You unfold from Toe Stand, look at your sweaty reflection in the mirror and breathe a sigh of relief. You made it. Savasana. A break to just let everything you did within the last 50 minutes of the Standing Series sink into your system and to basically let yourself relax. You take a quick swig of water and lay down, feet facing the back wall. And then it starts…
You’re focusing on your breath. You clear your mind. That’s it…your mind is clear. You’re thinking nothing…nothing at all. It’s hard to think nothing at all. You know what else is hard? Raising kids. And work. Work is really hard. And balancing both while trying to fit this 90-minute yoga class into your schedule is sometimes impossible. Know what else is impossible? Triangle Pose. Man, that wrecked you today. Just like that car wreck you got into last week. Ugh. Sorting out the insurance claims has been such a nuisance. It took up so much time last week and now you’re driving a rental car that you hate. But at least no one was hurt. It was just a fender bender. But it took up time and time is what you lack. In fact, you’re running out of time to get that project done at work…

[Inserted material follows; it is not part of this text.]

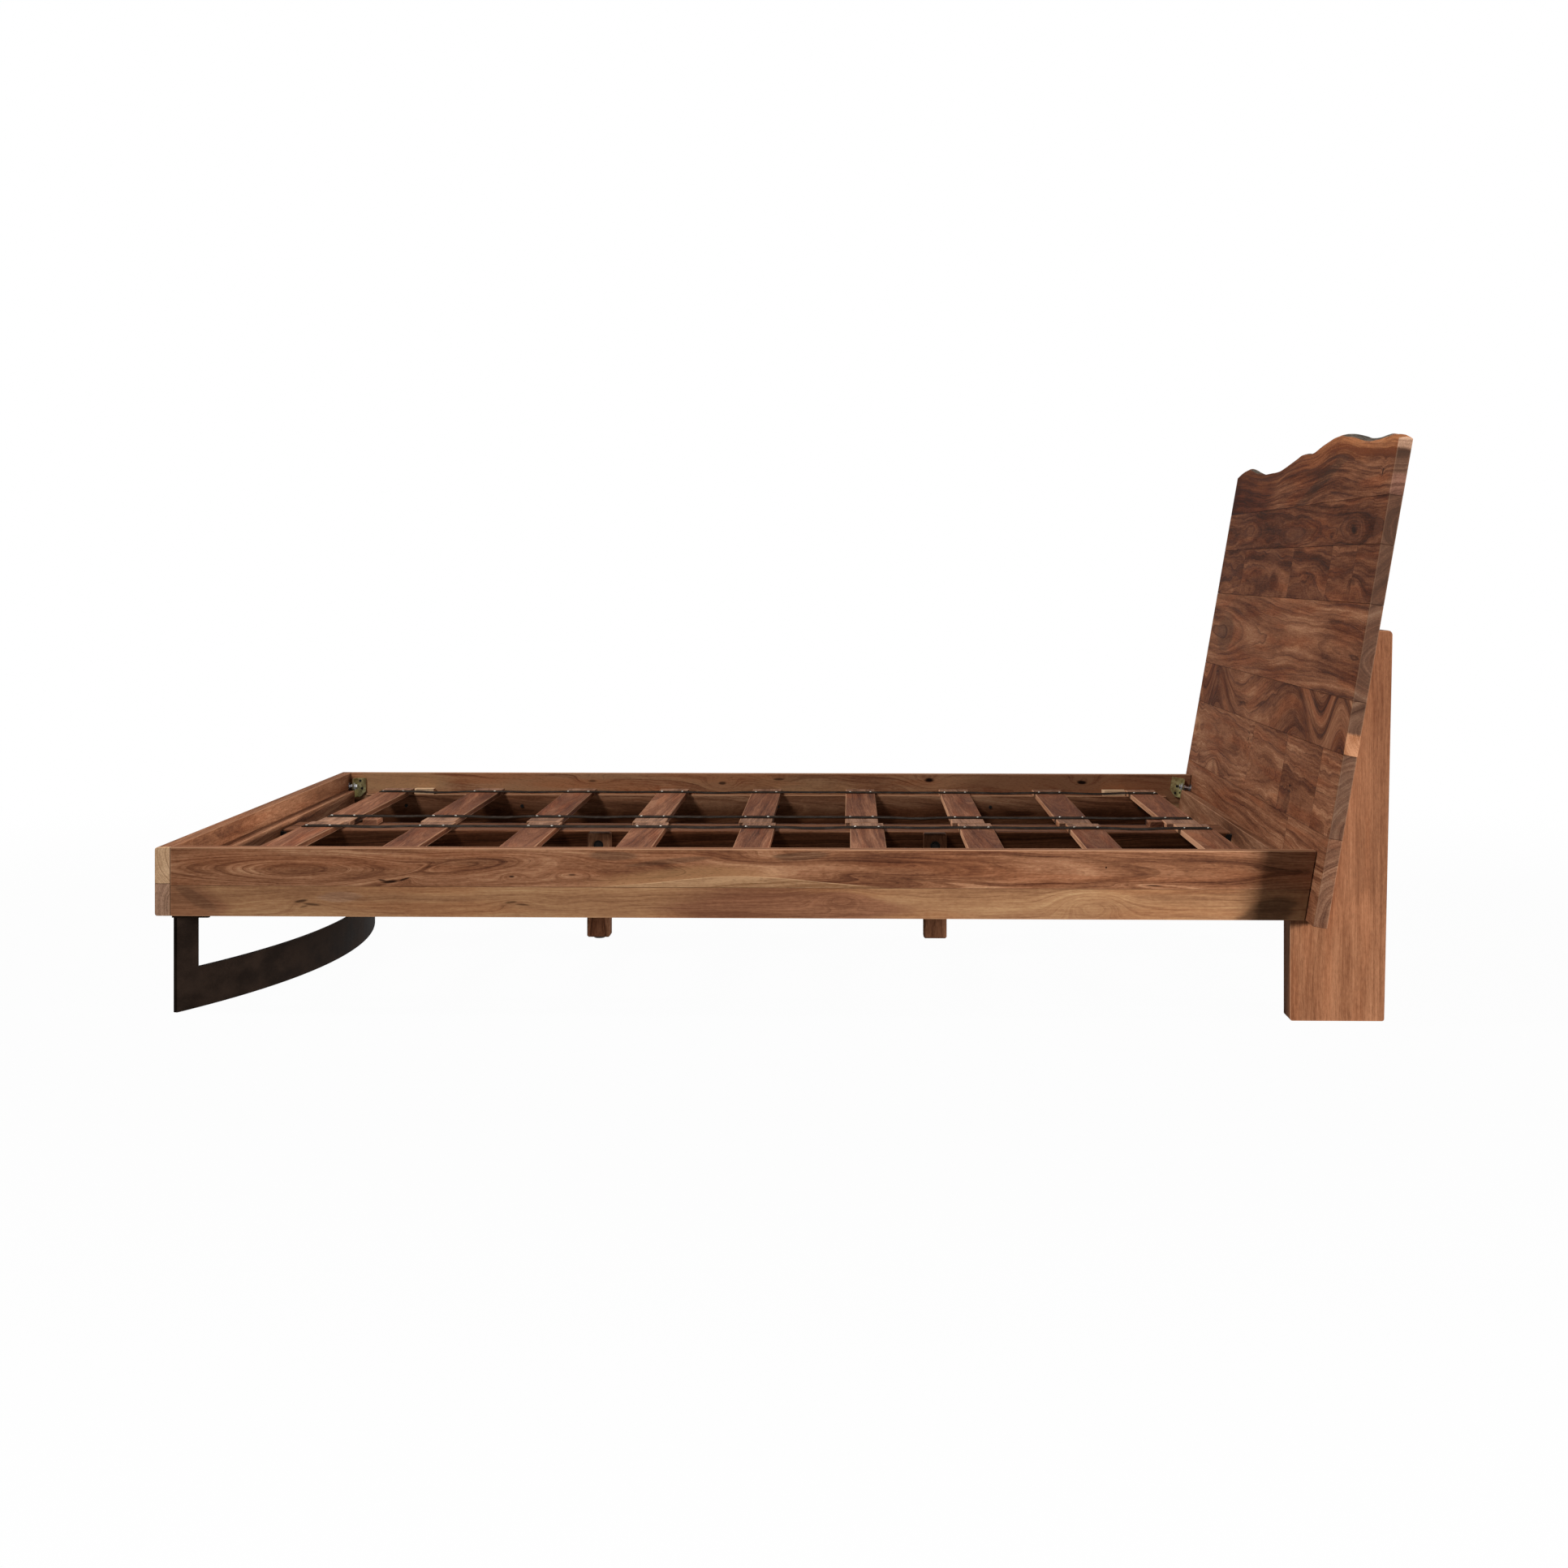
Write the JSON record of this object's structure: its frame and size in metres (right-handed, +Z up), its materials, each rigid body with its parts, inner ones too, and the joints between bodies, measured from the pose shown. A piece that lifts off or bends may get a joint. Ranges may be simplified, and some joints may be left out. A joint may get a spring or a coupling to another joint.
{
  "type": "platform bed frame with leaning live-edge headboard",
  "caption": "Low wooden platform bed with a leaning live-edge headboard on wide rear posts, a curved steel foot leg and lift-out slat rolls on a centre bearer.",
  "frame": {"origin": "on the floor, under the centre of the bed's bounding box", "axes": "+X across the bed toward the near side rail, +Y from the foot rail to the headboard, +Z up"},
  "size_m": [1.744, 2.2474, 1.0733],
  "materials": {
    "rail_upper": "satin oiled, red-brown with cathedral figure",
    "rail_lower": "satin oiled, tan with small knots",
    "sapwood": "satin oiled, pale sapwood",
    "headboard": "satin oiled, dark and strongly figured",
    "live_edge": "satin oiled, waney natural top edge",
    "post": "satin oiled, warm brown straight grain",
    "inner_wood": "satin oiled, plain brown",
    "slat": "lightly sealed, pinkish brown",
    "webbing": "woven, matte black",
    "steel": "blackened, satin",
    "zinc": "yellow zinc plated",
    "bolt": "bright zinc plated",
    "black_steel": "black oxide",
    "plastic": "moulded, matte"
  },
  "bodies": {
    "bed_frame": {"beam_hanger_foot": "black_steel", "beam_hanger_head": "black_steel", "bracket_bolt_foot_far": "bolt", "bracket_bolt_foot_near": "bolt", "bracket_bolt_head_far": "bolt", "bracket_bolt_head_near": "bolt", "centre_beam": "inner_wood", "centre_leg_1": "inner_wood", "centre_leg_2": "inner_wood", "centre_leg_bolt_1": "black_steel", "centre_leg_bolt_2": "black_steel", "corner_bracket_foot_far": "zinc", "corner_bracket_foot_near": "zinc", "corner_bracket_head_far": "zinc", "corner_bracket_head_near": "zinc", "foot_cleat": "inner_wood", "foot_leg": "steel", "foot_rail_lower_board": "rail_upper", "foot_rail_upper_board": "sapwood", "head_cleat": "inner_wood", "headboard_board_1": "headboard", "headboard_board_2": "headboard", "headboard_board_3": "headboard", "headboard_board_4": "headboard", "headboard_board_5": "headboard", "headboard_board_6": "headboard", "headboard_post_far": "post", "headboard_post_near": "post", "live_edge_slab": "live_edge", "side_ledger_far": "inner_wood", "side_ledger_near": "inner_wood", "side_rail_far_lower_board": "rail_lower", "side_rail_far_upper_board": "rail_upper", "side_rail_near_lower_board": "rail_lower", "side_rail_near_upper_board": "rail_upper"},
    "slat_roll_near": {"slat_near_1": "slat", "slat_near_2": "slat", "slat_near_3": "slat", "slat_near_4": "slat", "slat_near_5": "slat", "slat_near_6": "slat", "slat_near_7": "slat", "slat_near_8": "slat", "slat_near_9": "slat", "strap_near_inner": "webbing", "strap_near_outer": "webbing"},
    "slat_roll_far": {"slat_far_1": "slat", "slat_far_2": "slat", "slat_far_3": "slat", "slat_far_4": "slat", "slat_far_5": "slat", "slat_far_6": "slat", "slat_far_7": "slat", "slat_far_8": "slat", "slat_far_9": "slat", "strap_far_inner": "webbing", "strap_far_outer": "webbing"},
    "glide_1": {"levelling_glide_1": "plastic"},
    "glide_2": {"levelling_glide_2": "plastic"}
  },
  "joints": [
    {"name": "slat_roll_near_lift", "type": "slide", "parent": "bed_frame", "child": "slat_roll_near", "axis": [0, 0, 1], "range_m": [0, 0.15]},
    {"name": "slat_roll_far_lift", "type": "slide", "parent": "bed_frame", "child": "slat_roll_far", "axis": [0, 0, 1], "range_m": [0, 0.15]},
    {"name": "glide_1_screw", "type": "slide", "parent": "bed_frame", "child": "glide_1", "axis": [0, 0, -1], "range_m": [-0.0045, 0.032]},
    {"name": "glide_2_screw", "type": "slide", "parent": "bed_frame", "child": "glide_2", "axis": [0, 0, -1], "range_m": [-0.0004, 0.0361]}
  ]
}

And then you hear the teacher speak. “Change. Wind Removing Pose.” What? Savasana is over?
If this is what your Savasana sounds like in your head you are not alone. I often tell my students that Savasana is the hardest and most challenging pose in Bikram Yoga as it requires you to lay in complete stillness within complete silence as you try to stay in the present moment when your heart is probably racing and the sweat is definitely dripping. This posture requires complete surrender, which is something our Western minds are just not accustomed to, as we like to feel like we’re in control and crave equilibrium, as well as, comfort.
The 2-minute Savasana is meant to set you up for the rest of the Savasanas in class. If you can achieve absolute stillness, relaxation, and patience, while being able to connect to the breath and your body to be present in the given moment, than you will be able to achieve presence, hard work, and integrity for the remainder of the class. But this is no easy feat and it doesn’t necessarily get easier the longer you practice. You can be absolutely still in Savasana and the mind is pinging back and forth from topic to topic that have little or nothing to do with what is happening right now. So, this week I thought I’d share with you some ways that I’ve found throughout the years to have a successful Savasana in the hopes that we can all achieve the incredibly elusive goals of this posture.
It’s not about clearing your mind. Everyone always thinks that to meditate or to be present the mind has to be absolutely clear. If this is what you focus on than the mind takes over and offers you a wide array of distractions. And this is where the choice comes in. You can either choose to lean into your thoughts, which will make them speed up and move faster, or you can choose to release the thought and stay with the breath or the body. Your mind is always working, but you can take control of what it’s working on with patience and practice.
Focus on the breath. Now, this is not the first time you heard that one. But most people don’t know what to focus on. It’s your choice. You can focus on the chest rising and falling. You can focus on the sound of the air moving in and out of your system. But my favorite is to focus on the air moving across the upper lip as it passes in and out of your nose. Because this is such tiny spot to focus on, it will keep you engaged.
Focus on the body. The goal is to stay present, right? Then stay with the body. Think about what your body feels like. Do a slow scan from the tips of your toes to the top of your head, releasing tension when you feel it and allowing each cell to relax. This helps to keep you with each moment, as well as, each breath.
Use a mantra. Focusing on the breath and body not working for you? Connect to a mantra, or short phrase that will keep you calm, relaxed, and present. I often suggest using the phrase, “All is well, “ in my classes. But there are tons of other mantras that you can use that might speak to you more. Repeat the phrase in your mind and connect it with each inhale and exhale. If the mind wanders, come back to the mantra. Do this as many times as you need to. Sometimes we need anchors, like a mantra, to keep us present. Try it and see if it works for you.
Remember that this stuff is not easy. None of it is. But I can tell you it’s worth it. All of the lessons you learn from your yoga practice are meant to transfer to your life outside of the studio. If you can be present while you are feeling vulnerable, uncomfortable, and challenged you will be able to achieve presence outside of the hot room making you more available to the friends and family that mean so much to you.